### What you should do
Only the lines from the one containing "make_board(tag)" through the one containing "if empty is" are wanted. Give them again exactly, both ends included.

### Dataset entries
┄┄┄┄┄┄┄┄┄┄┄┄┄┄┄┄┄┄┄┄

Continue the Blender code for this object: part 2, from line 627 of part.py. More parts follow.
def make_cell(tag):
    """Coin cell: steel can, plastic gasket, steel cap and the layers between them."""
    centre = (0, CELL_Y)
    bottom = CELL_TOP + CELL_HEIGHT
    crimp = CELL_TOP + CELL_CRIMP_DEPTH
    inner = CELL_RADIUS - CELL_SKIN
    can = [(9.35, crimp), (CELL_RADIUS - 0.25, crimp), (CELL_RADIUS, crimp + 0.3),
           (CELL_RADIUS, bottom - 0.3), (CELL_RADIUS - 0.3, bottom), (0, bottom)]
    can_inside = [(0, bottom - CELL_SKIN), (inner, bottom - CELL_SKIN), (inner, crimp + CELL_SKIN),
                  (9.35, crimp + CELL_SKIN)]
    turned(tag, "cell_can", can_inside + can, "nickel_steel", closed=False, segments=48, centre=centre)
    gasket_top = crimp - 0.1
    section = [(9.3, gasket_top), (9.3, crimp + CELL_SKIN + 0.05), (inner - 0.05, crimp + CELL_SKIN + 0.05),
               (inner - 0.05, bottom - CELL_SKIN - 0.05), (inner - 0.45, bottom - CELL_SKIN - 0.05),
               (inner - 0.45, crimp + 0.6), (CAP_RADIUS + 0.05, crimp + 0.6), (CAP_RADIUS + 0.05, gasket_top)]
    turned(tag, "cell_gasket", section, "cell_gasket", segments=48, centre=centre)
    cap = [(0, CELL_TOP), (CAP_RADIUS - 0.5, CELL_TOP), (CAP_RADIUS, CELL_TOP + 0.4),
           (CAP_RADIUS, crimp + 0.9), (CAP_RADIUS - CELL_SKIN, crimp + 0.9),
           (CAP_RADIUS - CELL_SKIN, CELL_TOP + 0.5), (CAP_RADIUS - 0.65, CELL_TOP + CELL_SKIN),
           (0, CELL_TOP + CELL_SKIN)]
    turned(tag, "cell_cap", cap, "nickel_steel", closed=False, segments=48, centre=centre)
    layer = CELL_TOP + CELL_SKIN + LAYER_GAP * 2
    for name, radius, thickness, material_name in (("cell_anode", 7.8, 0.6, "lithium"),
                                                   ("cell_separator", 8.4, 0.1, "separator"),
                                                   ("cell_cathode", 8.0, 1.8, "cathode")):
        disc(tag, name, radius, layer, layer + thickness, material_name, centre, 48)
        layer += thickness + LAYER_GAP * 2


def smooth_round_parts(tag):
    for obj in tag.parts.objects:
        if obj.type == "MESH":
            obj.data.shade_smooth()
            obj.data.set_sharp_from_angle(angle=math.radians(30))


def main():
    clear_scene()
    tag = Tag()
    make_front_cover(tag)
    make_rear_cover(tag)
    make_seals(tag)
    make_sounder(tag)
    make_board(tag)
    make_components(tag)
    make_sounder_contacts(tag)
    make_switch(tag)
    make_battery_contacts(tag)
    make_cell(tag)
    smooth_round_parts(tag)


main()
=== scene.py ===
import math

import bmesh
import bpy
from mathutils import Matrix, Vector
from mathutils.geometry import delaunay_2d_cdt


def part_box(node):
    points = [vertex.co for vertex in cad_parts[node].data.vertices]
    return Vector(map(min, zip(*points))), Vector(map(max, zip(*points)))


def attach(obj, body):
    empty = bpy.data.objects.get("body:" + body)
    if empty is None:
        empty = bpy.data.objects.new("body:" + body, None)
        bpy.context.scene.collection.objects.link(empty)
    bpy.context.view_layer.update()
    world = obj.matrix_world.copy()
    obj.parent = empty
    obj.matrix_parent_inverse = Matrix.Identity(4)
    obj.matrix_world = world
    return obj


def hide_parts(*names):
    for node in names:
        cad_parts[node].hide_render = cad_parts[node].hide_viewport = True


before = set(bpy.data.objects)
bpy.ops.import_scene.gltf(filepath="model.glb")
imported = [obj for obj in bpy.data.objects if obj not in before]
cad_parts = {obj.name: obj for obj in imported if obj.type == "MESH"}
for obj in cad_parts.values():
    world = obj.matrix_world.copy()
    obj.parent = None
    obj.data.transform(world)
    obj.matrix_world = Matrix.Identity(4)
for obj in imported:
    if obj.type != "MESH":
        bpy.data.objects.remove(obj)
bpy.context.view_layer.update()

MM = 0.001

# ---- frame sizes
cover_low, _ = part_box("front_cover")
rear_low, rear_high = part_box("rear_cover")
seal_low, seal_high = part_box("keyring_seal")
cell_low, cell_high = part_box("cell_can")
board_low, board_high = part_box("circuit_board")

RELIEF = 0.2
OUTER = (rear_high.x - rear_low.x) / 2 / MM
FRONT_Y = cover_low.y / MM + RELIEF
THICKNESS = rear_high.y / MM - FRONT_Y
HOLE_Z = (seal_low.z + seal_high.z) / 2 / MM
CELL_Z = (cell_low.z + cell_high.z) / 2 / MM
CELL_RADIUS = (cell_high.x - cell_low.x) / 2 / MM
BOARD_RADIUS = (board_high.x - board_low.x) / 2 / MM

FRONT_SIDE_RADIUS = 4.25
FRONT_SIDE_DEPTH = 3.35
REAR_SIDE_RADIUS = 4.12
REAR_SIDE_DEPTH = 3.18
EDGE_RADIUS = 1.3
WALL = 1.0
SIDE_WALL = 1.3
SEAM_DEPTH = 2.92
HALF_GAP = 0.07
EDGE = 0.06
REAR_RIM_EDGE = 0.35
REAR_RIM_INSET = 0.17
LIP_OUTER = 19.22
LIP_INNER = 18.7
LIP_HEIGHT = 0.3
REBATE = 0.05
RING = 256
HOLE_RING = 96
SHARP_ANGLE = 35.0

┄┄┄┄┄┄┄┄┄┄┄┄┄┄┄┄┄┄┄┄

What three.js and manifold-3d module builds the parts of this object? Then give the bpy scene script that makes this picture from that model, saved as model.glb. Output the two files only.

┄┄┄┄┄┄┄┄┄┄┄┄┄┄┄┄┄┄┄┄

### The completed task
    make_board(tag)
    make_components(tag)
    make_sounder_contacts(tag)
    make_switch(tag)
    make_battery_contacts(tag)
    make_cell(tag)
    smooth_round_parts(tag)


main()
=== scene.py ===
import math

import bmesh
import bpy
from mathutils import Matrix, Vector
from mathutils.geometry import delaunay_2d_cdt


def part_box(node):
    points = [vertex.co for vertex in cad_parts[node].data.vertices]
    return Vector(map(min, zip(*points))), Vector(map(max, zip(*points)))


def attach(obj, body):
    empty = bpy.data.objects.get("body:" + body)
    if empty is None:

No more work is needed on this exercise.